A HSCT was performed as in Fig 1. Donor NK cell subsets (immature [imm.] NK cells = CD27⁺/CD11b⁻; M1 NK cells = CD27⁺/CD11b⁺; M2 NK cells = CD27⁻/CD11b⁺) were examined in recipient spleens 14 days post HSCT (C3H.SW → B6). (A) Percent (%) and (B) Numbers (#) per spleen are shown (C) Kinetics of the M2 subset over time (% and #). Data are pooled from 3 independent experiments with n = 7–13 per group per time point. Data in column graphs are expressed as means ± SD and were analyzed by one-way ANOVA with Bonferroni correction for multiple comparisons. Data in kinetics graphs were analyzed by two-way ANOVA with Bonferroni correction for multiple comparisons. *p<0.05; **p<0.01; ***p<0.001; ****p<0.0001.

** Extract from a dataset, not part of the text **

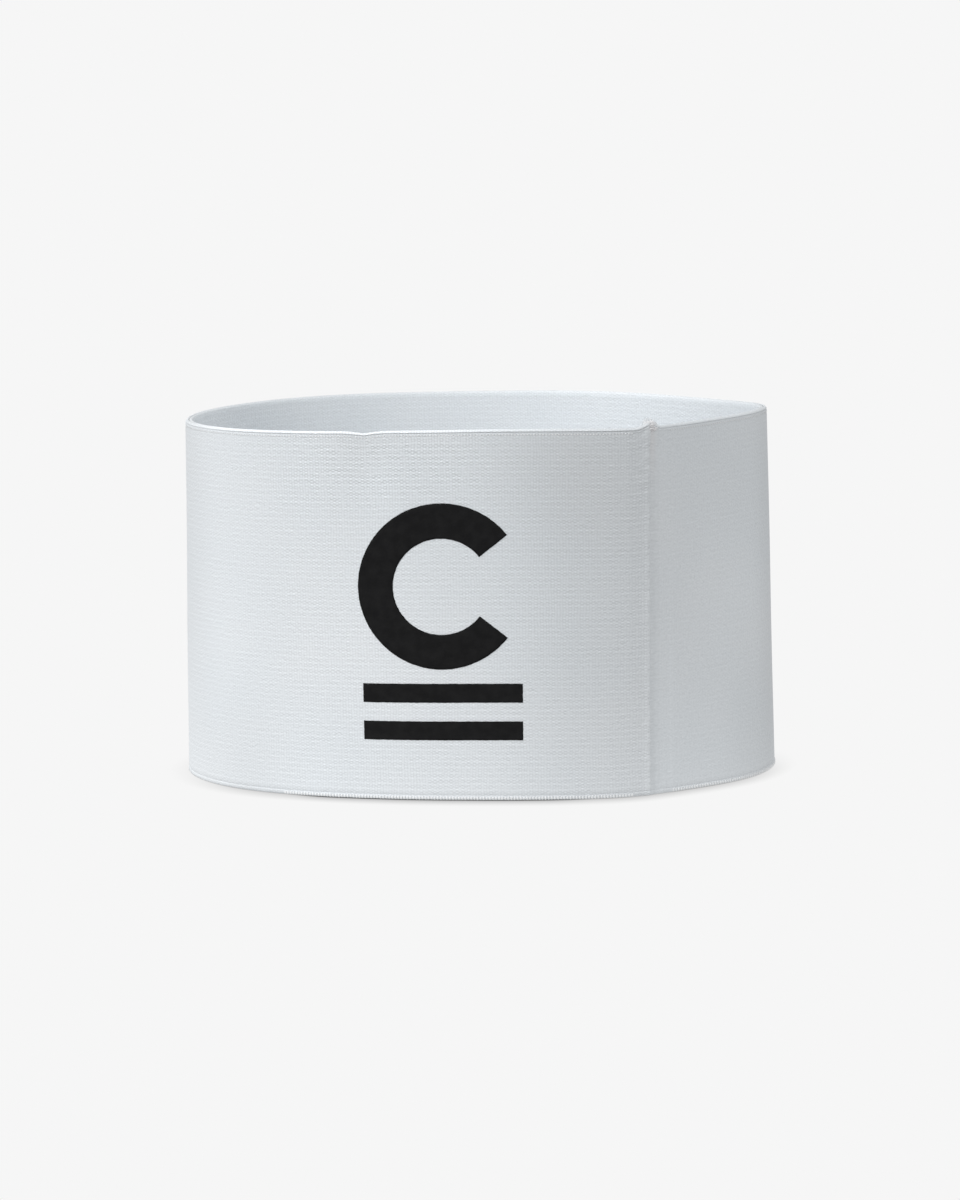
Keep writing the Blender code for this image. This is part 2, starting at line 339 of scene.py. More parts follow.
# The outer face's small forms in metres, outward: the dent, the seam's ridge and its puckers, and
# a slow unevenness.
def relief(share, up, flat):
    height = up / webbing["height"]
    lean = (1 - height) * dent["lean"]
    fromDent = ((share - lean - dent["middle"][0]) / dent["reach"][0]) ** 2
    fromDent += ((height - dent["middle"][1]) / dent["reach"][1]) ** 2
    out = -dent["depth"] * np.exp(-fromDent)
    waves = [np.sin(turn * (share * around + height * rising)) for around, rising in uneven["waves"]]
    out += uneven["height"] * waves[0] * waves[1]
    offset = np.linalg.norm(flat - climbed(seamCorners, up), axis=1)
    fromEnd = np.minimum(share, 1 - share) * stripLength
    near = (offset < 3 * ridge["puckerReach"]) & (fromEnd > webbing["tightFrom"])
    side = np.where(share < 0.5, 1, -1)[near] * offset[near]
    coarse, fine = ridge["puckerSizes"]
    pucker = roughness(side, up[near], coarse) + ridge["fineShare"] * roughness(side + 1, up[near], fine)
    usual, change = ridge["puckerShare"]
    pucker *= usual + change * smooth(height[near] * 3 - 2)
    usual, change, length = ridge["waver"]
    wave = usual + change * roughness(side * 0 + 2, up[near], (1, length))
    out[near] += ridge["height"] * wave * np.exp(-((side / ridge["width"]) ** 2))
    out[near] += ridge["pucker"] * pucker * np.exp(-((side / ridge["puckerReach"]) ** 2))
    return out


# Points of the strip at shares of its length, at heights and at depths behind its outer face.
# The ends rise a little where they are turned in, and the upper edge dips over the dent.
def stripPoints(share, up, depth):
    share, up, depth = np.broadcast_arrays(share, up, depth)
    share, up, depth = share.ravel(), up.ravel(), depth.ravel()
    softFlat, softSide = planAt(softLines, share, up)
    tightFlat, tightSide = planAt(tightLines, share, up)
    soft = np.exp(-(((webbing["height"] - up) / webbing["softTop"]) ** 2))[:, None]
    outer = tightFlat * (1 - soft) + softFlat * soft
    side = tightSide * (1 - soft) + softSide * soft
    outer = outer + side * relief(share, up, outer)[:, None]
    fromEnd = np.minimum(share, 1 - share) * stripLength
    _, across = planAt(softLines, np.where(share < 0.5, 0.0, 1.0), up)
    drawn = webbing["pinch"] * smooth((webbing["wallStart"] - fromEnd) / webbing["pinchFade"] + 1)
    atCorner = np.exp(-(((fromEnd - cornerAt) / webbing["pressReach"]) ** 2))
    drawn += webbing["press"] * atCorner
    near = atCorner > 0.001
    wander = roughness(up[near] * 0 + 7, up[near], (1, webbing["wiggleLength"]))
    drawn[near] += webbing["wiggle"] * wander * atCorner[near] * np.where(share[near] < 0.5, 1, -1)
    outer = outer + across * drawn[:, None]
    thickness = webbing["seamPly"] + (webbing["wall"] - webbing["seamPly"]) * smooth(
        (fromEnd - webbing["wallStart"]) / webbing["seamFade"])
    inner = softFlat - softSide * thickness[:, None]
    through = (depth / webbing["wall"])[:, None]
    outside = np.minimum(depth, 0)[:, None]
    flat = outer + (inner - outer) * np.maximum(through, 0) - side * outside
    height = up / webbing["height"]
    start, full = [np.where(share > 0.5, *ends) for ends in zip(webbing["riseLeft"], webbing["riseRight"])]
    tucked = smooth((start - fromEnd) / (start - full))
    lift = seamRise * tucked * height ** webbing["risePower"]
    lift *= 1 - webbing["roof"] * np.clip(depth / webbing["wall"], 0, 1) * smooth(tucked * 2 - 1)
    dip = dent["dip"] * np.exp(-(((share - dent["middle"][0]) / dent["dipReach"]) ** 2))
    dip -= dent["swell"][2] * np.exp(-(((share - dent["swell"][0]) / dent["swell"][1]) ** 2))
    return np.column_stack([flat, up + lift - dip * height ** dent["dipPower"]])


# Shares of the strip's length for its columns of points, close together at the seam.
def columnShares():
    at = [0.0]
    while at[-1] < stripLength / 2:
        if at[-1] < webbing["tightFrom"]:
            step = webbing["columnTail"] * webbing["columnTight"]
        else:
            spread = (at[-1] - webbing["wallStart"]) / (webbing["looseFrom"] - webbing["wallStart"])
            spread = min(max(spread, 0), 1)
            step = webbing["columnTight"] + (webbing["columnLoose"] - webbing["columnTight"]) * spread
        at.append(at[-1] + step)
    half = np.array(at[:-1]) / stripLength
    return np.concatenate([half, [0.5], 1 - half[::-1]])


courseStart = lowerOutside[-1][0] / 1000
coursePitch = (webbing["height"] - upperEdge[0][0] / 1000 - courseStart) / webbing["courseCount"]


# The section of the strip from its lower edge up the outer face and down the inner one, as heights
# and depths behind the outer face. Its last point is its first.
def section():
    height, wall = webbing["height"], webbing["wall"]
    courses = []
    for course in range(webbing["courseCount"]):
        for at, deep in zip(webbing["courseRows"], webbing["courseRelief"]):
            courses.append((courseStart + (course + at) * coursePitch, deep / 1000))
    courses = courses[1:]
    rows = [(up / 1000, depth / 1000) for up, depth in lowerOutside]
    rows += courses
    rows += [(height - down / 1000, depth / 1000) for down, depth in upperEdge]
    rows += [(up, wall - deep) for up, deep in reversed(courses)]
    rows += [(up / 1000, depth / 1000) for up, depth in lowerInside]
    return np.array(rows + rows[:1])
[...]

Fig. 3.:. Functional assessment of NK cells in vitro and in vivo following minor mismatch aHSCT.

The (C3H.SW → B6 experimental transplant model was performed as in Fig 1. (A) Kinetics of IFNγ – producing NK cells on day 14 and day 30 is shown after 5 h of in vitro stimulation with PMA (50 ng/ml) and Ionomycin (500 ng/ml) in the presence of 1 μl/ml BD GolgiStop. n = 5 per group. (B,C) Expression of the degranulation marker CD107 after in vitro and in vivo stimulation. (B) CD107 expression on unstimulated (dotted line) and in vitro stimulated NK cells (full line; 5 h, PMA+Ionomycin stimulation as in A) on day 14 and 30. n = 4–5 per group. (C) CD107 expression on NK cells on day 30 after in vivo (1×10⁶ iv injected RMA-S cell for 18 h), in vitro (5 h PMA + Ionomycin as in A) or double stimulation (in vivo + in vitro). n = 3–5 per group. Data are pooled from 2 independent experiments (A-C). (D) In vivo cytotoxicity assay. On day 30 post HSCT, 10×10⁶ NK resistant RMA and 10×10⁶ NK sensitive RMA-S cells, respectively, were labeled with low (0.4 uM) and high (4 uM) amounts of CellTrace Violet (CTV) and injected iv into recipients. 5 h later, the killing of the NK sensitive RMA-S cells was quantified in blood and spleen. Representative histograms and graphs are shown from one of 2 experiments. n = 3 per group. Data in kinetics graphs are expressed as means ± SD and were analyzed by two-way ANOVA with Bonferroni correction for multiple comparisons. Data in column graphs are expressed as means ± SD and were analyzed by one-way ANOVA with Bonferroni correction for multiple comparisons. *p<0.05; **p<0.01; ***p<0.001; ****p<0.0001.